MSG Networks plans direct-to-consumer streaming app for Knicks, Rangers games

MSG Entertainment, the parent company of MSG Networks, is working on a direct-to-consumer app that will give New York City sports fans access to events from some of their favorite teams, according to a report.

On Monday, the New York Post said the new MSG Networks regional sports streaming app will cost between $20 and $25 per month. That price point puts it on par with similar regional sports app, including Bally Sports+.

The Post said the app is being developed by James Dolan, the owner of MSG Entertainment and two sports franchises: The New York Knicks basketball team and the New York Rangers hockey team. The app will purportedly make Knicks and Rangers games as well as other events carried on MSG Networks available over the Internet without a traditional cable or satellite subscription.

Reached by e-mail, a spokesperson for MSG Networks did not confirm or deny the Post's report, instead referring Fierce Video to comments made by MSG Networks President Andrea Greenberg on a recent conference call with investors.

"We are progressing in the design and development of our direct-to-consumer offering, and remain on track to launch in the second half of the current NBA and NHL Seasons," Greenberg said. "So while the media landscape is certainly evolving, we continue to believe in the value of our premium content and our ability to innovate, to drive value for partners, advertisers and viewers alike."

The NBA season begins around October and ends with the Finals Game in early June. The NHL season takes a similar track. Greenberg's comments suggest the direct-to-consumer app is slated to launch sometime in the first half of 2023, though it doesn't officially have a name and no specific pricing details have been released beyond what the Post has reported.

Earlier this month, MSG Entertainment said its regional sports cable networks MSG and MSG Plus took in $122.5 million in revenue during its most recent financial quarter, a decrease of 13%. The company said its lower revenue was due to a carriage dispute with Comcast that started last year. Comcast doesn't provide cable television or broadband service in New York City itself, but does offer some service in areas around the metropolitan city, including parts of New Jersey and Connecticut.

Cord-cutting has also impacted MSG Networks' bottom line, the Post reported, with a subscriber erosion of 9% attributed to that trend. Cable and satellite companies have raised subscription prices over the last few years to offset higher carriage fees that are imposed by programmers. In some cases, distributors like Comcast have refused to carry some channels if they feel the viewership doesn't justify the cost.

That appears to be the case with MSG Networks: A Comcast spokesperson told NJ Advance media that they tried to negotiate a fair agreement with MSG Networks for the channels, but those efforts fell flat.

"We don’t believe that our customers should have to pay the millions of dollars in fees that MSG is demanding for some of the most expensive sports content in the country with extremely low viewership in our markets," the Comcast spokesperson said. "We have successfully negotiated thousands of agreements with programmers and reached agreements in almost every instance, and are disappointed that MSG decided to pull their content rather than reach a fair agreement."
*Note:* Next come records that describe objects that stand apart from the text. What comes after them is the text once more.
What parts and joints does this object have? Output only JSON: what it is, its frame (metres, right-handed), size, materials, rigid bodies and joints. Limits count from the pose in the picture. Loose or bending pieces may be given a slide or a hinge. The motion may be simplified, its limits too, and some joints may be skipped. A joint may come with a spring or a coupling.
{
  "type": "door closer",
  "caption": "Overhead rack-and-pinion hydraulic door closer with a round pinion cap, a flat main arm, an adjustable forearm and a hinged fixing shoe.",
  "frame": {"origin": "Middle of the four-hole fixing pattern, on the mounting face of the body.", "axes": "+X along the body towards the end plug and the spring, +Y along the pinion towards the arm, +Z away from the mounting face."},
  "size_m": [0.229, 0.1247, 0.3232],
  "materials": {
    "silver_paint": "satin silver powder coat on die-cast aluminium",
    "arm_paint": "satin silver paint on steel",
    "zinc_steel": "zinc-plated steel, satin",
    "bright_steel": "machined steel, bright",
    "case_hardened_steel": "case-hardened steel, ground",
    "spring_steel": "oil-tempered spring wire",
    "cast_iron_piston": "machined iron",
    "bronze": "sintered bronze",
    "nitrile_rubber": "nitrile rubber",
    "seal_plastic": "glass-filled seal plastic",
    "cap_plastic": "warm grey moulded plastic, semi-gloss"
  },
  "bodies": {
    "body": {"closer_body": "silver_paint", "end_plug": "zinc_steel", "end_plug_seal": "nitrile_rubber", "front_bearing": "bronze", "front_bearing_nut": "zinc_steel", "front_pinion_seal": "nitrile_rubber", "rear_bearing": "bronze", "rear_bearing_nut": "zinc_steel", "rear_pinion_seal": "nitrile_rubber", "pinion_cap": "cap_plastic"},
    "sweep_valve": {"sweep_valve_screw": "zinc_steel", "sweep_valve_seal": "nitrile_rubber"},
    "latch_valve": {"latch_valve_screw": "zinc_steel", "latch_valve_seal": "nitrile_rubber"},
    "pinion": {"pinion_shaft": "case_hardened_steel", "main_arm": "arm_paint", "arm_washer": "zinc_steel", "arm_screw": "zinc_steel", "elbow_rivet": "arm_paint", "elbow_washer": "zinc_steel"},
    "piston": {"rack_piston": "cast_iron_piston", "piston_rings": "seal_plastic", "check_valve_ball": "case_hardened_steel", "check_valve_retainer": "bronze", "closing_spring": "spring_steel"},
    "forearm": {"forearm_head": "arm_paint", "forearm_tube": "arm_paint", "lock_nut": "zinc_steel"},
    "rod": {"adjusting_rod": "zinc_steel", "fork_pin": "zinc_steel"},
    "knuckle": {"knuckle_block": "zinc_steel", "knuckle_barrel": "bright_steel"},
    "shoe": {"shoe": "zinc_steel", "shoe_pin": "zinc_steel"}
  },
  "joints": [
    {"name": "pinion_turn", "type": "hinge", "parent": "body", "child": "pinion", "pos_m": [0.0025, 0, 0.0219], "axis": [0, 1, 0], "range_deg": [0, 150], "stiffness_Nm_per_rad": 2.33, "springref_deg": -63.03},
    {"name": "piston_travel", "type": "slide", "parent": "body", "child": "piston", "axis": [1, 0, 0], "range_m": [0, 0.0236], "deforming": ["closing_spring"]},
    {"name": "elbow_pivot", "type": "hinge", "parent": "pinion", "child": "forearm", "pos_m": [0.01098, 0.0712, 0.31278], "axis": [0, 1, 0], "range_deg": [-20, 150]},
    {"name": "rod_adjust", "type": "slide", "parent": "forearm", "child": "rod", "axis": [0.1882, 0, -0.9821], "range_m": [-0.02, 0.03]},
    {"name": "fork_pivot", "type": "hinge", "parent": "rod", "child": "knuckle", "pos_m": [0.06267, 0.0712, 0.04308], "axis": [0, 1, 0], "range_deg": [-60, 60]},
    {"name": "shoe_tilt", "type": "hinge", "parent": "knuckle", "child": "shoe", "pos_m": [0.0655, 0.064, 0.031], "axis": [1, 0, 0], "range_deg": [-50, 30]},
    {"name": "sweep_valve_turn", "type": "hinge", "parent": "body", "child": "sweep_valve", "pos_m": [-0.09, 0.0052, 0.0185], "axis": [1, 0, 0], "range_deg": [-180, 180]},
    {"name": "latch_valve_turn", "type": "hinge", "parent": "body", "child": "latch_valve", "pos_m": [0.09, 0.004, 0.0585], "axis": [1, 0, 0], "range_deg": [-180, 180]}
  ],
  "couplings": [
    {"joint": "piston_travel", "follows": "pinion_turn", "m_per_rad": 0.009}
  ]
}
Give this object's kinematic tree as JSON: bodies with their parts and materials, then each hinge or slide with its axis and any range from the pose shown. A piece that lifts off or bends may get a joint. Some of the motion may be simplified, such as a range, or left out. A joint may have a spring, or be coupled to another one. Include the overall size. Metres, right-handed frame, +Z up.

MSG Networks says it has "reached out to Comcast to attempt to restore our programming many times since last year’s disruption, including just before the start of the NBA and NHL seasons, only to have been rebuffed by Comcast each and every time."

Entertainment programmers have for years address cord-cutting by launching streaming services like Disney+, AMC+ and HBO Max that reach customers who move away from cable or satellite. But complex sports licensing agreements — which often involve team owners and the professional sports leagues themselves — have made similar streaming efforts difficult until recently.

This year, the National Football League launched its first standalone streaming service, NFL+, that offered live access to pre-season football games for about $5 a month. NFL+ also offers live access to regular season games on CBS and Fox in a subscriber's local market, as well as some national games telecast by NBC and ESPN. Access to live out-of-market games are still exclusive to DirecTV for its NFL Sunday Ticket package — an arrangement that is scheduled to lapse next year — but replays of those games are available within the NFL+ app if a subscriber upgrades to a higher tier of service.

Similar moves have been made in the worlds of baseball hockey and soccer, with Disney's ESPN+ grabbing out-of-market rights to National Hockey League games for its $10 a month service. Apple TV Plus began broadcasting some Friday evening Major League Baseball games earlier this year, and will become the global distributor of most Major League Soccer games starting in 2023.

"Sports on these different streaming services is a mess," Jason Cohen, a financial analyst and the founder of streaming TV marketplace MyBundle.TV, told Fierce Video in a recent interview. "When we look back 10 years from now and wonder why there are so few people watching sports in this country relative to what there once was, it'll be because the leagues and the industry made it so hard for casual fans to keep up."

Article updated with MSG Networks comment on Comcast dispute.